We can see that lines 19, 20, and 21 were not actually tested.
And then for the things that we really didn't test at all,
we see some very low numbers.
And so that is the code coverage report for the tests that we just wrote.
And so we've talked about unit tests and we've talked about integration tests.
But what about end-to-end tests?
And so unfortunately, currently there's no real easy way
to run automated end-to-end tests in React Native.
But there's a great work in progress by Wix.
And so the company Wix is writing this library
called Detox which actually handles end-to-end testing in React Native.
If you want to check it out, the github link is here.
There's also a github link where Brent started putting together integration
between Expo and Wix Detox tests.
But right now, it really lacks Android support.
And so it's not quite ready to test your apps.
But I encourage you to follow along with this project
just because it allows you to do really cool things like this.

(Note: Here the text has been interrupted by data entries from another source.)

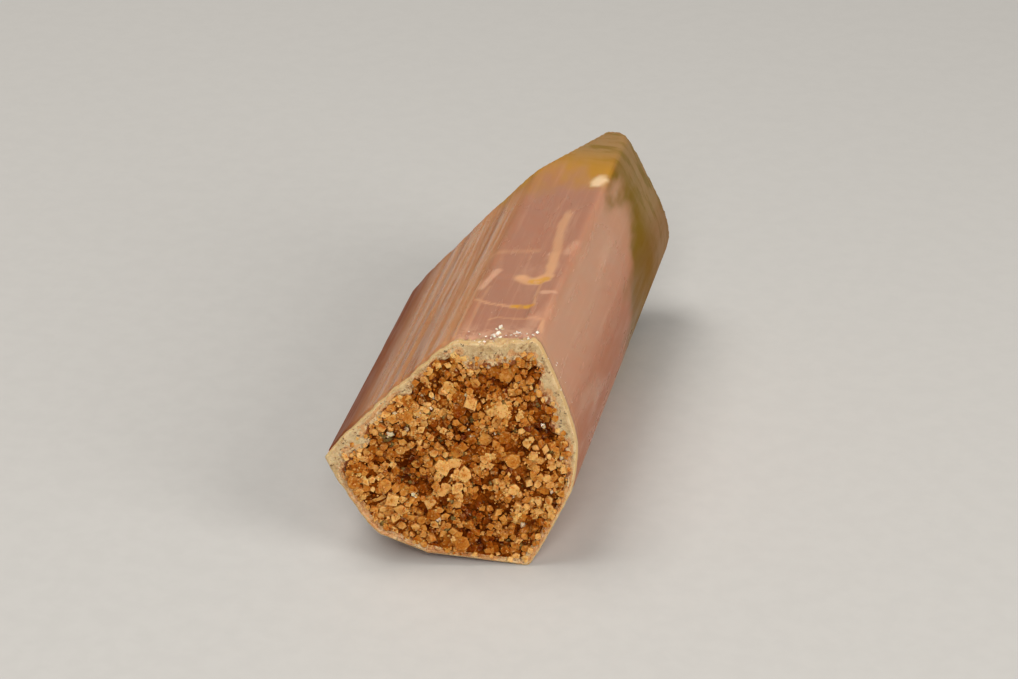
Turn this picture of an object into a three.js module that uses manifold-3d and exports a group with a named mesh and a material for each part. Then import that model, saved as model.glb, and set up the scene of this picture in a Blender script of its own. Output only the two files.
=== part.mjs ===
// An elbaite crystal, lying on a worn flat of its flank.
//
// The crystal's axis runs along +Y and +Z is up. It is a three-sided prism with bowed faces and
// grooves along its length. Its -Y end is a break with a smooth lip round a recess full of small
// grains. Its +Y end is grown: steep faces over the sides, low faces over the edges and a small
// flat at the apex. Everything is one solid, because it grew as one piece.
//
// All sizes are in millimetres. X = 0 lies close to the middle of the section, Y = 0 is where its
// toe meets the break, and Z = 0 is the flat that it rests on. The origin moves to the middle of
// the base at the end.

import * as THREE from 'three';
import { mergeVertices } from 'three/addons/utils/BufferGeometryUtils.js';
import Module from 'manifold-3d';

const wasm = await Module();
wasm.setup();

const DEGREE = Math.PI / 180;
const SAME_PLACE = 1e-4; // points closer than this are one point
const RANDOM_STRIDE = 0x6d2b79f5; // between the seeds of one draw and the next

// The section's corners, seen along +Y and listed against the clock. Each side runs to the next
// corner, bows out by `bow` at its middle and carries `grooves` grooves up to `depth` deep.
const SECTION = [
  { name: 'left edge', x: -6.1, z: 5.43, bow: 0.08, grooves: 4, depth: 0.09 },
  { name: 'heel', x: -3.75, z: 1.95, bow: 0.06, grooves: 2, depth: 0.06 },
  { name: 'base', x: -1.2, z: 0, bow: 0, grooves: 0, depth: 0 },
  { name: 'toe', x: 4, z: 0, bow: 0.08, grooves: 4, depth: 0.07 },
  { name: 'lower bulge', x: 5.85, z: 3.9, bow: 0.13, grooves: 3, depth: 0.06 },
  { name: 'upper bulge', x: 5.85, z: 6.6, bow: 0.12, grooves: 5, depth: 0.08 },
  { name: 'right shoulder', x: 3.72, z: 11.3, bow: 0, grooves: 0, depth: 0 },
  { name: 'left shoulder', x: -0.3, z: 11.22, bow: 0.12, grooves: 9, depth: 0.13 },
  { name: 'left brow', x: -5.1, z: 6.68, bow: 0.03, grooves: 2, depth: 0.1 },
];
const SECTION_MIDDLE = new THREE.Vector2(0.5, 5.5);
const GROOVE_LIP = 0.3; // the steep side of a groove, as a share of its width
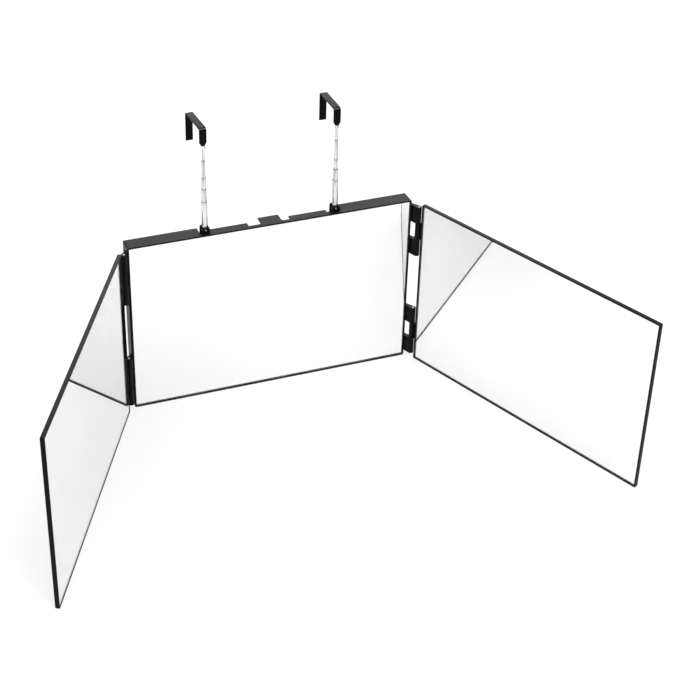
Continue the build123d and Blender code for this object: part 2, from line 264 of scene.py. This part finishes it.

And so you see here it's automatically downloading a bunch of stuff.
It's going to run the app.
And it's going to just zip through the app testing all of your features,
as if it were a user running the application.
And so this is truly end-to-end because it basically
simulates an end user lifting up the app and testing all of the functionality
very deeply.
And so everything, all the code that executes in order
to do a certain feature is executed by this Detox application.
And lastly, I just wanted to give some thanks
to everybody who's been helping out with this course,
to the CS50 team, including David, the production team,
and everybody else who just made this possible.
And then good luck on your final projects.
I'm really excited to see what you all build.
And thank you for joining us for this semester.